* _WHAT THIS TASK INVOLVES_
Copy each line of the listing below exactly.

* _SOURCE MATERIAL_
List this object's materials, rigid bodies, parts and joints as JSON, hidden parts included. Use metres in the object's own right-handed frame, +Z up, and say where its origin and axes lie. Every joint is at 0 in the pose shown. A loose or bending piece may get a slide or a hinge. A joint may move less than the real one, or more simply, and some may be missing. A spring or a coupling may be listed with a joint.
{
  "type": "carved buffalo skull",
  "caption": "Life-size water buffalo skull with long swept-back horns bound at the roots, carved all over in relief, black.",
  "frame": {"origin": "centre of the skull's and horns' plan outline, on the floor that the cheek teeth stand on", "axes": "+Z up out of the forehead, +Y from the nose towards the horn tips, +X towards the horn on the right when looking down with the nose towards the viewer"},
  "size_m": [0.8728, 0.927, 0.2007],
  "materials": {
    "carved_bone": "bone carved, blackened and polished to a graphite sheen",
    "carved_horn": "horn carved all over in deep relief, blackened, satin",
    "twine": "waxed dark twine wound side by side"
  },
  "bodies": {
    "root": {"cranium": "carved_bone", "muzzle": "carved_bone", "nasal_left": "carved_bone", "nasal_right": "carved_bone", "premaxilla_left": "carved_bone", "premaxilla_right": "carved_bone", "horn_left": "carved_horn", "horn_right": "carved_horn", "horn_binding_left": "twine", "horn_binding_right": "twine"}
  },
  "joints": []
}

* _OUTPUT FOR THIS TASK_
List this object's materials, rigid bodies, parts and joints as JSON, hidden parts included. Use metres in the object's own right-handed frame, +Z up, and say where its origin and axes lie. Every joint is at 0 in the pose shown. A loose or bending piece may get a slide or a hinge. A joint may move less than the real one, or more simply, and some may be missing. A spring or a coupling may be listed with a joint.
{
  "type": "carved buffalo skull",
  "caption": "Life-size water buffalo skull with long swept-back horns bound at the roots, carved all over in relief, black.",
  "frame": {"origin": "centre of the skull's and horns' plan outline, on the floor that the cheek teeth stand on", "axes": "+Z up out of the forehead, +Y from the nose towards the horn tips, +X towards the horn on the right when looking down with the nose towards the viewer"},
  "size_m": [0.8728, 0.927, 0.2007],
  "materials": {
    "carved_bone": "bone carved, blackened and polished to a graphite sheen",
    "carved_horn": "horn carved all over in deep relief, blackened, satin",
    "twine": "waxed dark twine wound side by side"
  },
  "bodies": {
    "root": {"cranium": "carved_bone", "muzzle": "carved_bone", "nasal_left": "carved_bone", "nasal_right": "carved_bone", "premaxilla_left": "carved_bone", "premaxilla_right": "carved_bone", "horn_left": "carved_horn", "horn_right": "carved_horn", "horn_binding_left": "twine", "horn_binding_right": "twine"}
  },
  "joints": []
}